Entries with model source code
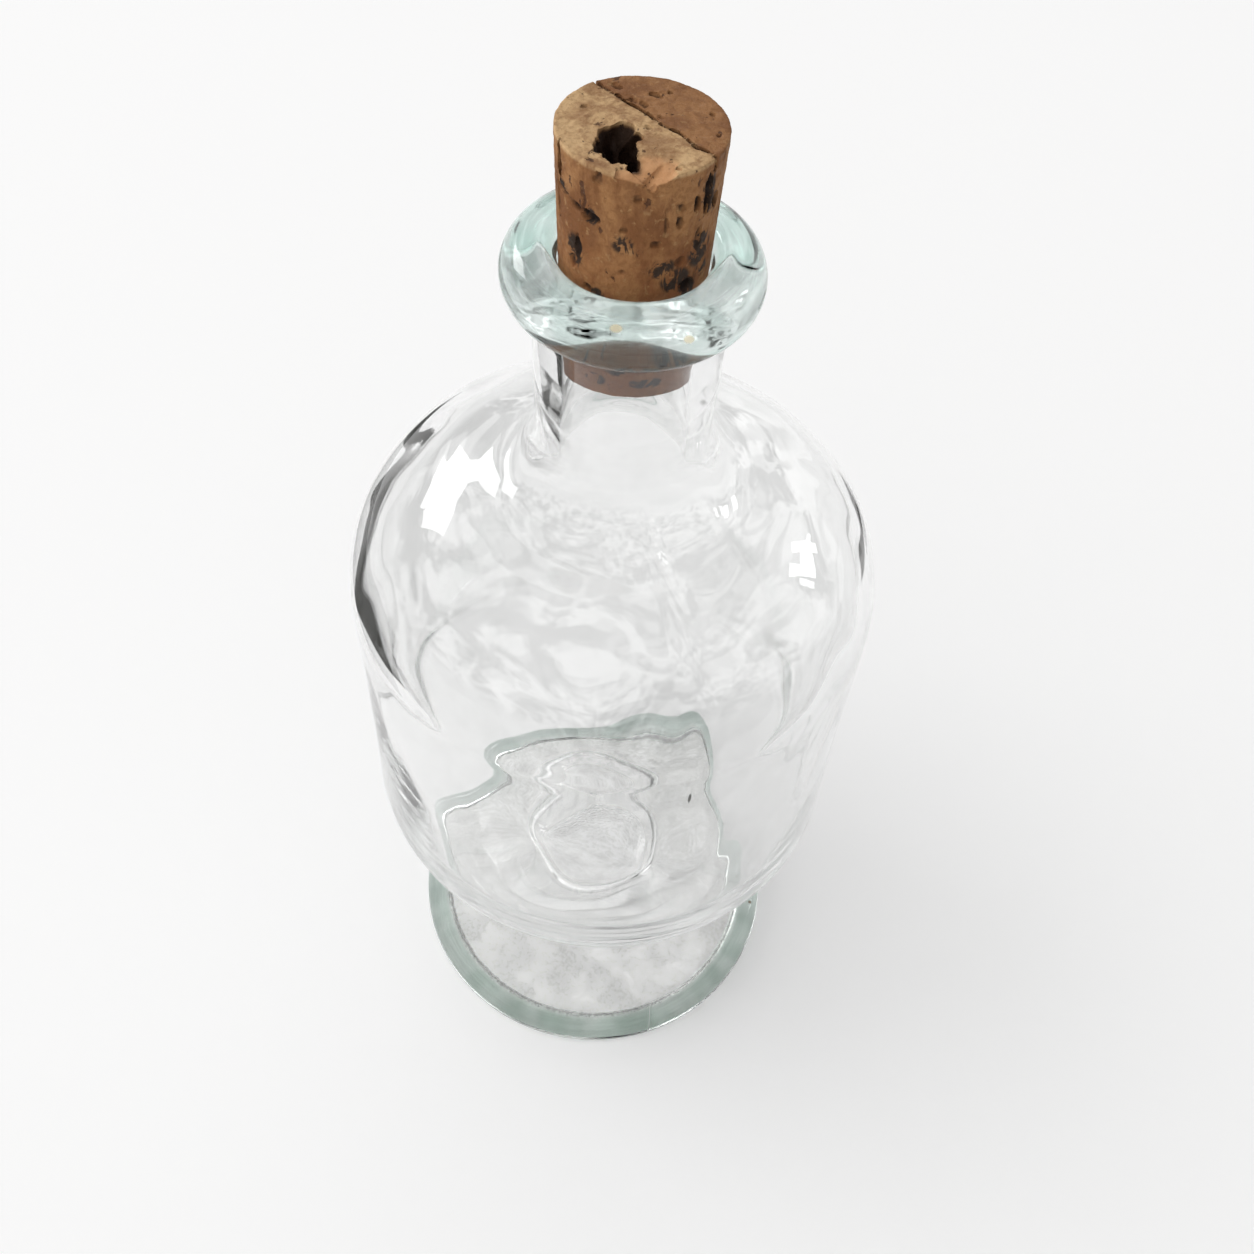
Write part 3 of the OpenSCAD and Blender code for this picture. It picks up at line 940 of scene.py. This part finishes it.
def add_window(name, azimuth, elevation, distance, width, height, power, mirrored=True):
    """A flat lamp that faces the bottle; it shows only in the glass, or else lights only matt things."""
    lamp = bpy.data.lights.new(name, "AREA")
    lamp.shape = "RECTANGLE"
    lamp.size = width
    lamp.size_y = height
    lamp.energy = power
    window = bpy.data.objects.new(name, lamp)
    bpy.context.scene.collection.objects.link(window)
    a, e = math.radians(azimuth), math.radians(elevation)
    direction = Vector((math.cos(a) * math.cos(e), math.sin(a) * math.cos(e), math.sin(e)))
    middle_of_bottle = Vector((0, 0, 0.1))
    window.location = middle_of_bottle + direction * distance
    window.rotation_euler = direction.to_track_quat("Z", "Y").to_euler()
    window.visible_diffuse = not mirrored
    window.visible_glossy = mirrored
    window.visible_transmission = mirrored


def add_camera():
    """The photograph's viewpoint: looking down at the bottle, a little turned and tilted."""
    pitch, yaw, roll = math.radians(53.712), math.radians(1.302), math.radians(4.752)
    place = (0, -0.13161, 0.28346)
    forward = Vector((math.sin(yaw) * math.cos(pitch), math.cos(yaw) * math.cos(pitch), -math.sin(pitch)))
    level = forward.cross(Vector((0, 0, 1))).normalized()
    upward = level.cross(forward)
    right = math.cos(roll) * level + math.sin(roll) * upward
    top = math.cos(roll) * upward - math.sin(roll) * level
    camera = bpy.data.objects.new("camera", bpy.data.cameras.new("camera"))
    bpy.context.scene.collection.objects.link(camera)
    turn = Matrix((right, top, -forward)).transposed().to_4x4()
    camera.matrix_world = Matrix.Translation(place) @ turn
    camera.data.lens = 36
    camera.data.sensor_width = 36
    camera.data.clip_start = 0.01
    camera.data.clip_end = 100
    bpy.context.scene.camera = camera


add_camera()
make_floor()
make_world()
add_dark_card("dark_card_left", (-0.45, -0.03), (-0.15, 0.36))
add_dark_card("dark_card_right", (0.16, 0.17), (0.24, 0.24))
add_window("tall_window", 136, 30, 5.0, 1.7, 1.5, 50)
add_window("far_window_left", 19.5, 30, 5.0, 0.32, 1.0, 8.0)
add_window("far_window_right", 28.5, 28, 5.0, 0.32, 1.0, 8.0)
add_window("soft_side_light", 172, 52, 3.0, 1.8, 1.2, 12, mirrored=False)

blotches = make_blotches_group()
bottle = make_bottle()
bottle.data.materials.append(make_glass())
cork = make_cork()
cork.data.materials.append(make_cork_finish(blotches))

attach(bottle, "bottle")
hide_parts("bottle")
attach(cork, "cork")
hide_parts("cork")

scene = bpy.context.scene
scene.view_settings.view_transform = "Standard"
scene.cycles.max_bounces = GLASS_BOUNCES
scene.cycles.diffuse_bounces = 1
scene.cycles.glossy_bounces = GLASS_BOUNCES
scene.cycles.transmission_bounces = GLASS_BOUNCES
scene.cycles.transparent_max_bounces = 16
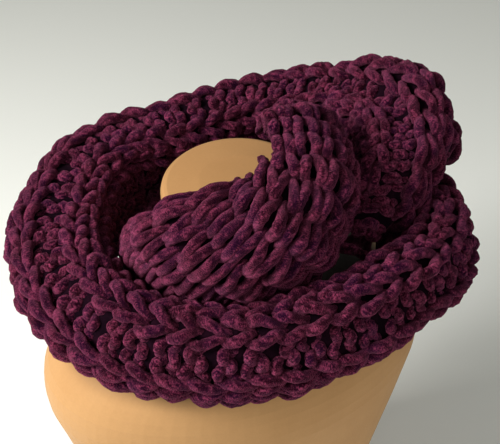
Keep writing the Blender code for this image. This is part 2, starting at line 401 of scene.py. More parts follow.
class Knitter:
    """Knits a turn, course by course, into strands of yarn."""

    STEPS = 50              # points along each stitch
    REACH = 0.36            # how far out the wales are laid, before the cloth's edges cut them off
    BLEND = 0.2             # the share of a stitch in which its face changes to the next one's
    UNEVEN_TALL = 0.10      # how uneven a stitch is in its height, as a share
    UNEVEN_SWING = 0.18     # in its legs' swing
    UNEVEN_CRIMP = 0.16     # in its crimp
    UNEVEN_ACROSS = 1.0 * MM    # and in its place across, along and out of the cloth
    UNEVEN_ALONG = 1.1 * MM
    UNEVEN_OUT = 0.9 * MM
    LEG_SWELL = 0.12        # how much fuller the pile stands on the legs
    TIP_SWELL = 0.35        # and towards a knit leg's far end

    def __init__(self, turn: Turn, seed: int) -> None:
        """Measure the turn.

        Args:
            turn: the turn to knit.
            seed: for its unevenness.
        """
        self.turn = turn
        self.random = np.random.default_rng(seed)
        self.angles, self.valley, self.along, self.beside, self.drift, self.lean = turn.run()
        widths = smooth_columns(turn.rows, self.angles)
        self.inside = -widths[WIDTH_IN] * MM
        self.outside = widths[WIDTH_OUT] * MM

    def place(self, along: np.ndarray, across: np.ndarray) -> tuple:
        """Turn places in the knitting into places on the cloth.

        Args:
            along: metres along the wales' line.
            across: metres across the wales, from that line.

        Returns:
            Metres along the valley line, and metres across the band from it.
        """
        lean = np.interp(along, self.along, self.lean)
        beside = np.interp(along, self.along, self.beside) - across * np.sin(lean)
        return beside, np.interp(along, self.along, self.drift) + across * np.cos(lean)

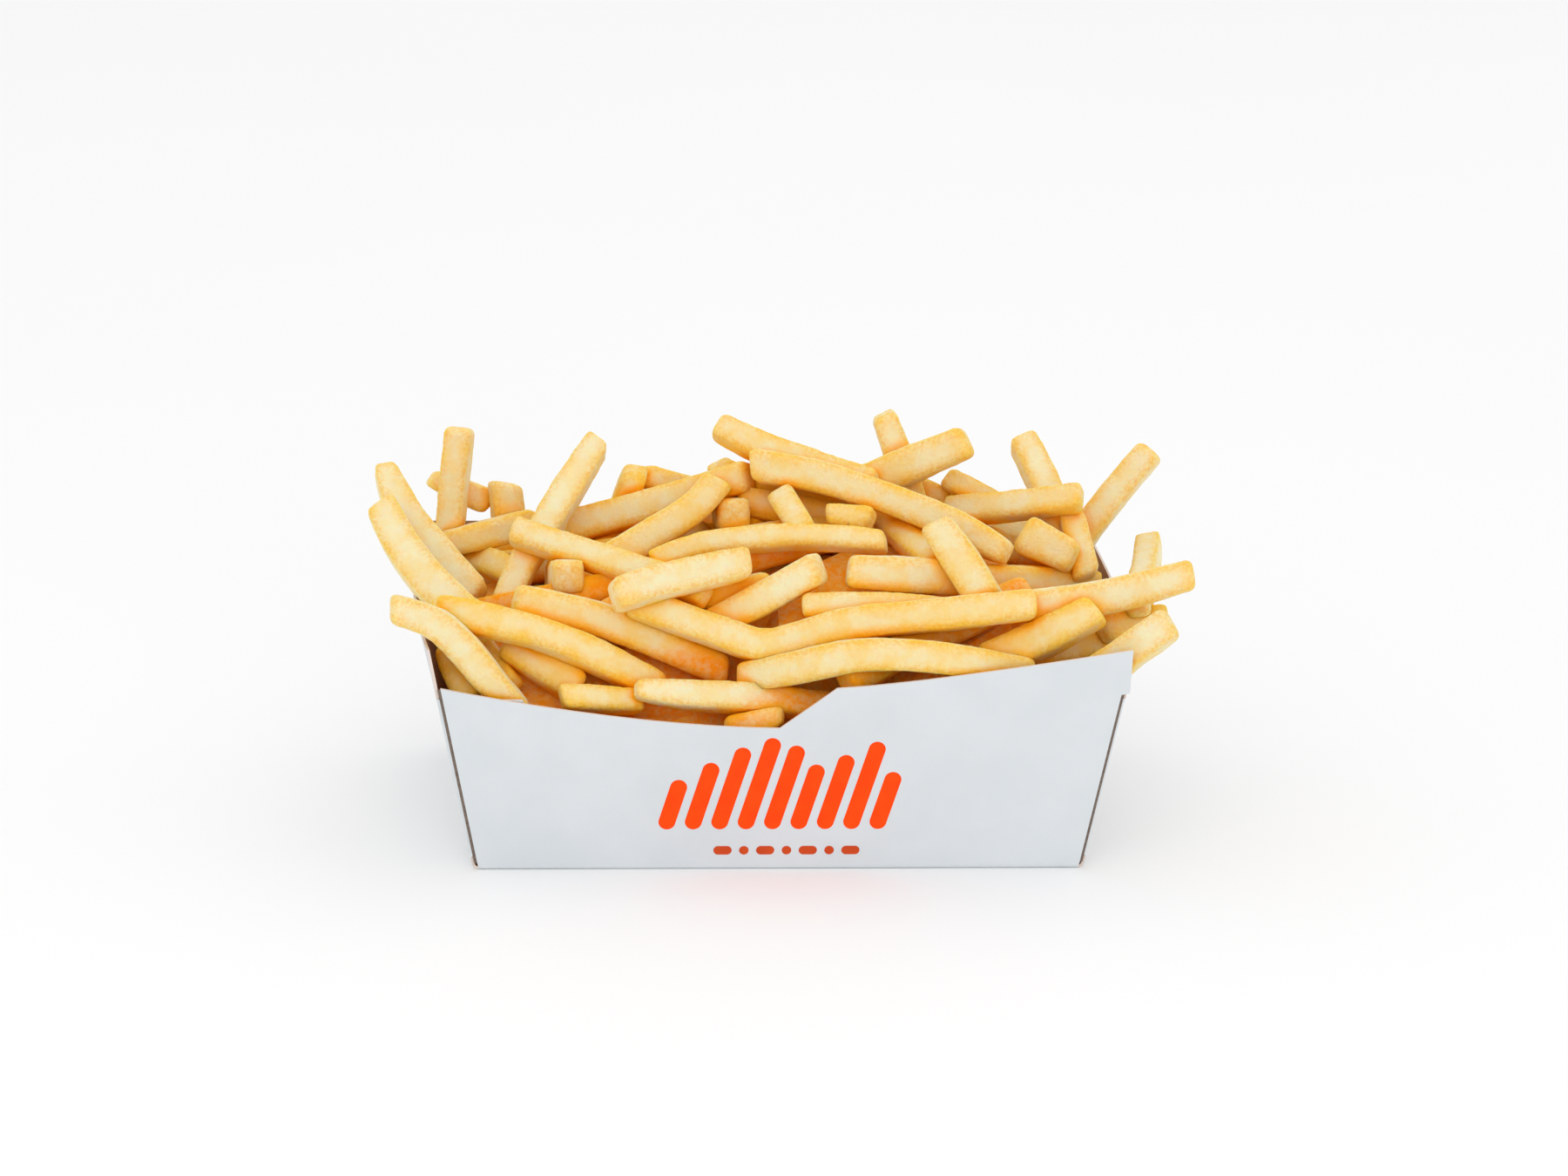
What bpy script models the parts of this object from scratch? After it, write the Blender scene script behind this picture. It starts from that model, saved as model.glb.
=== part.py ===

◆ **Task goal**:
Each record must be repeated exactly as it is.

◆ **Answer to this exercise**:
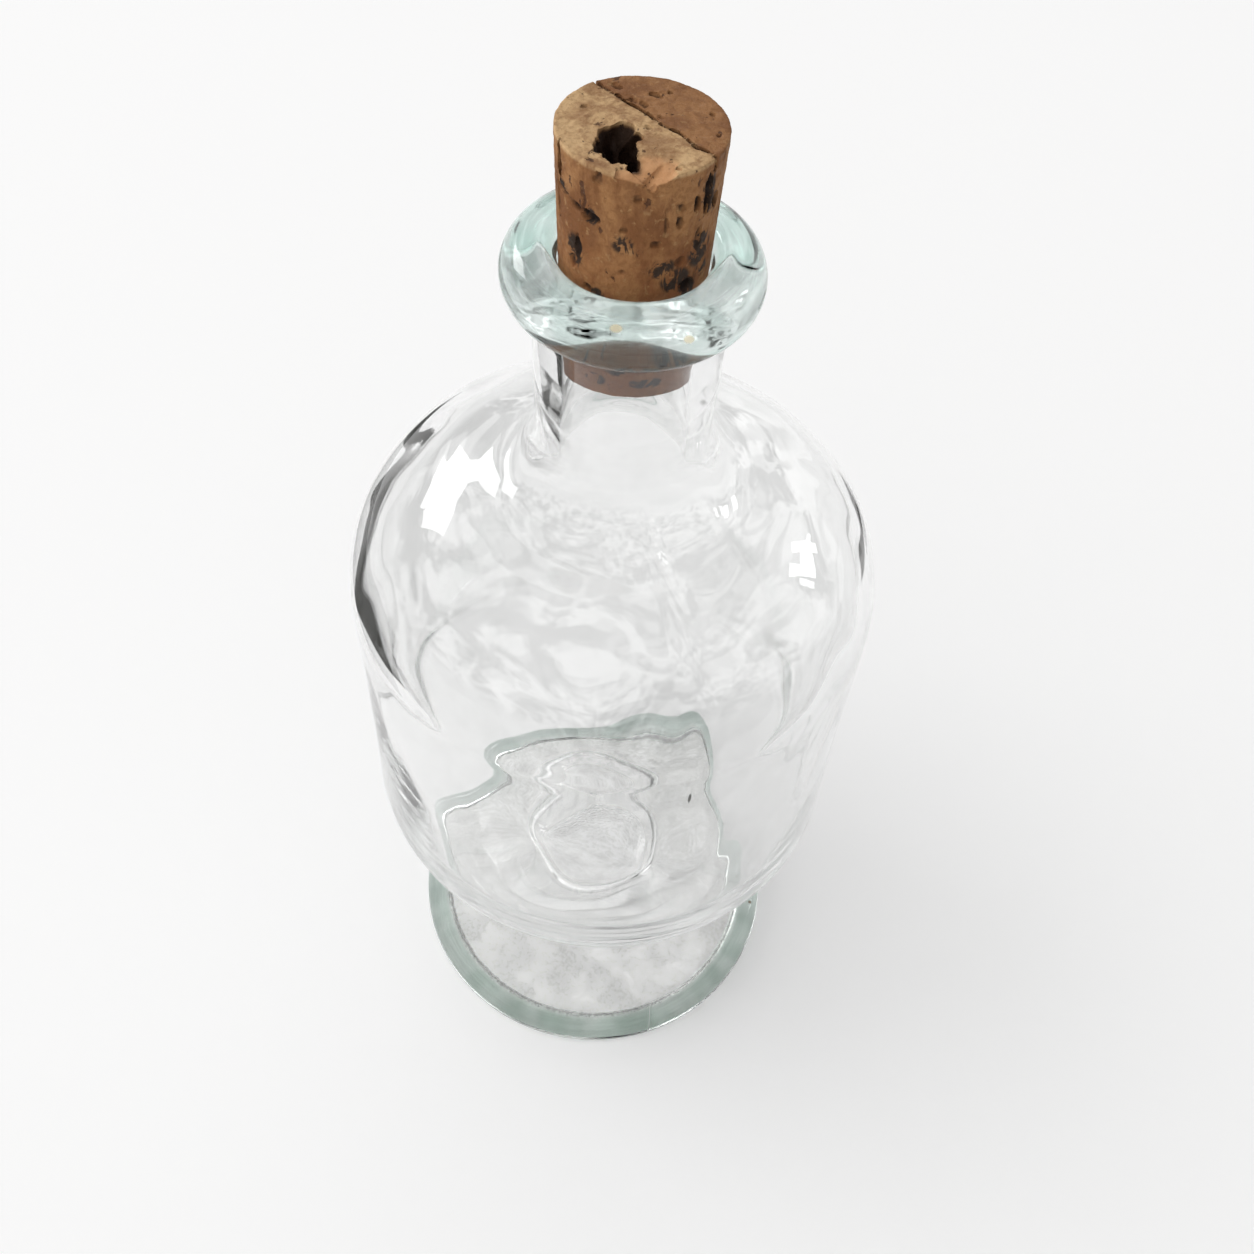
Write part 3 of the OpenSCAD and Blender code for this picture. It picks up at line 940 of scene.py. This part finishes it.
def add_window(name, azimuth, elevation, distance, width, height, power, mirrored=True):
    """A flat lamp that faces the bottle; it shows only in the glass, or else lights only matt things."""
    lamp = bpy.data.lights.new(name, "AREA")
    lamp.shape = "RECTANGLE"
    lamp.size = width
    lamp.size_y = height
    lamp.energy = power
    window = bpy.data.objects.new(name, lamp)
    bpy.context.scene.collection.objects.link(window)
    a, e = math.radians(azimuth), math.radians(elevation)
    direction = Vector((math.cos(a) * math.cos(e), math.sin(a) * math.cos(e), math.sin(e)))
    middle_of_bottle = Vector((0, 0, 0.1))
    window.location = middle_of_bottle + direction * distance
    window.rotation_euler = direction.to_track_quat("Z", "Y").to_euler()
    window.visible_diffuse = not mirrored
    window.visible_glossy = mirrored
    window.visible_transmission = mirrored


def add_camera():
    """The photograph's viewpoint: looking down at the bottle, a little turned and tilted."""
    pitch, yaw, roll = math.radians(53.712), math.radians(1.302), math.radians(4.752)
    place = (0, -0.13161, 0.28346)
    forward = Vector((math.sin(yaw) * math.cos(pitch), math.cos(yaw) * math.cos(pitch), -math.sin(pitch)))
    level = forward.cross(Vector((0, 0, 1))).normalized()
    upward = level.cross(forward)
    right = math.cos(roll) * level + math.sin(roll) * upward
    top = math.cos(roll) * upward - math.sin(roll) * level
    camera = bpy.data.objects.new("camera", bpy.data.cameras.new("camera"))
    bpy.context.scene.collection.objects.link(camera)
    turn = Matrix((right, top, -forward)).transposed().to_4x4()
    camera.matrix_world = Matrix.Translation(place) @ turn
    camera.data.lens = 36
    camera.data.sensor_width = 36
    camera.data.clip_start = 0.01
    camera.data.clip_end = 100
    bpy.context.scene.camera = camera


add_camera()
make_floor()
make_world()
add_dark_card("dark_card_left", (-0.45, -0.03), (-0.15, 0.36))
add_dark_card("dark_card_right", (0.16, 0.17), (0.24, 0.24))
add_window("tall_window", 136, 30, 5.0, 1.7, 1.5, 50)
add_window("far_window_left", 19.5, 30, 5.0, 0.32, 1.0, 8.0)
add_window("far_window_right", 28.5, 28, 5.0, 0.32, 1.0, 8.0)
add_window("soft_side_light", 172, 52, 3.0, 1.8, 1.2, 12, mirrored=False)

blotches = make_blotches_group()
bottle = make_bottle()
bottle.data.materials.append(make_glass())
cork = make_cork()
cork.data.materials.append(make_cork_finish(blotches))

attach(bottle, "bottle")
hide_parts("bottle")
attach(cork, "cork")
hide_parts("cork")

scene = bpy.context.scene
scene.view_settings.view_transform = "Standard"
scene.cycles.max_bounces = GLASS_BOUNCES
scene.cycles.diffuse_bounces = 1
scene.cycles.glossy_bounces = GLASS_BOUNCES
scene.cycles.transmission_bounces = GLASS_BOUNCES
scene.cycles.transparent_max_bounces = 16
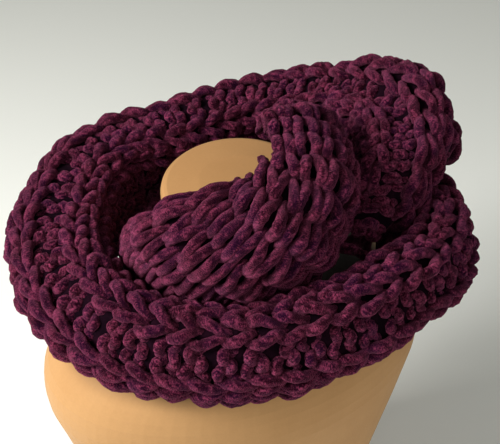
Keep writing the Blender code for this image. This is part 2, starting at line 401 of scene.py. More parts follow.
class Knitter:
    """Knits a turn, course by course, into strands of yarn."""

    STEPS = 50              # points along each stitch
    REACH = 0.36            # how far out the wales are laid, before the cloth's edges cut them off
    BLEND = 0.2             # the share of a stitch in which its face changes to the next one's
    UNEVEN_TALL = 0.10      # how uneven a stitch is in its height, as a share
    UNEVEN_SWING = 0.18     # in its legs' swing
    UNEVEN_CRIMP = 0.16     # in its crimp
    UNEVEN_ACROSS = 1.0 * MM    # and in its place across, along and out of the cloth
    UNEVEN_ALONG = 1.1 * MM
    UNEVEN_OUT = 0.9 * MM
    LEG_SWELL = 0.12        # how much fuller the pile stands on the legs
    TIP_SWELL = 0.35        # and towards a knit leg's far end

    def __init__(self, turn: Turn, seed: int) -> None:
        """Measure the turn.

        Args:
            turn: the turn to knit.
            seed: for its unevenness.
        """
        self.turn = turn
        self.random = np.random.default_rng(seed)
        self.angles, self.valley, self.along, self.beside, self.drift, self.lean = turn.run()
        widths = smooth_columns(turn.rows, self.angles)
        self.inside = -widths[WIDTH_IN] * MM
        self.outside = widths[WIDTH_OUT] * MM

    def place(self, along: np.ndarray, across: np.ndarray) -> tuple:
        """Turn places in the knitting into places on the cloth.

        Args:
            along: metres along the wales' line.
            across: metres across the wales, from that line.

        Returns:
            Metres along the valley line, and metres across the band from it.
        """
        lean = np.interp(along, self.along, self.lean)
        beside = np.interp(along, self.along, self.beside) - across * np.sin(lean)
        return beside, np.interp(along, self.along, self.drift) + across * np.cos(lean)

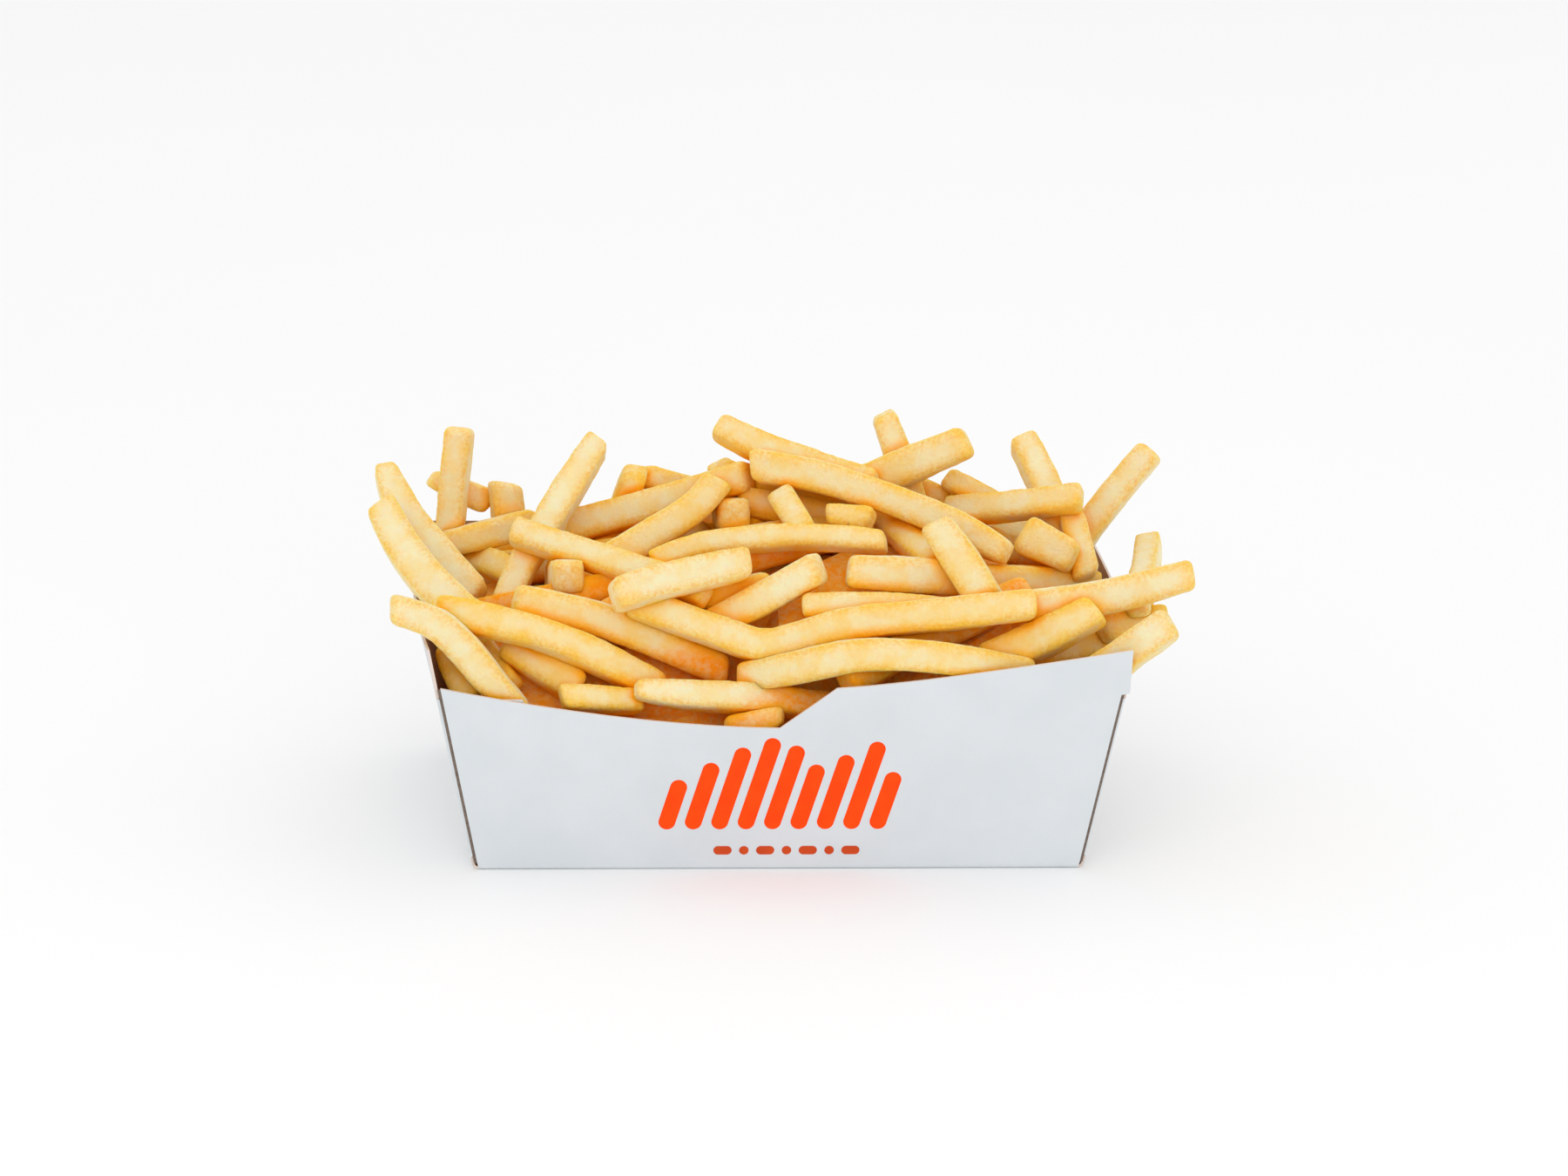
What bpy script models the parts of this object from scratch? After it, write the Blender scene script behind this picture. It starts from that model, saved as model.glb.
=== part.py ===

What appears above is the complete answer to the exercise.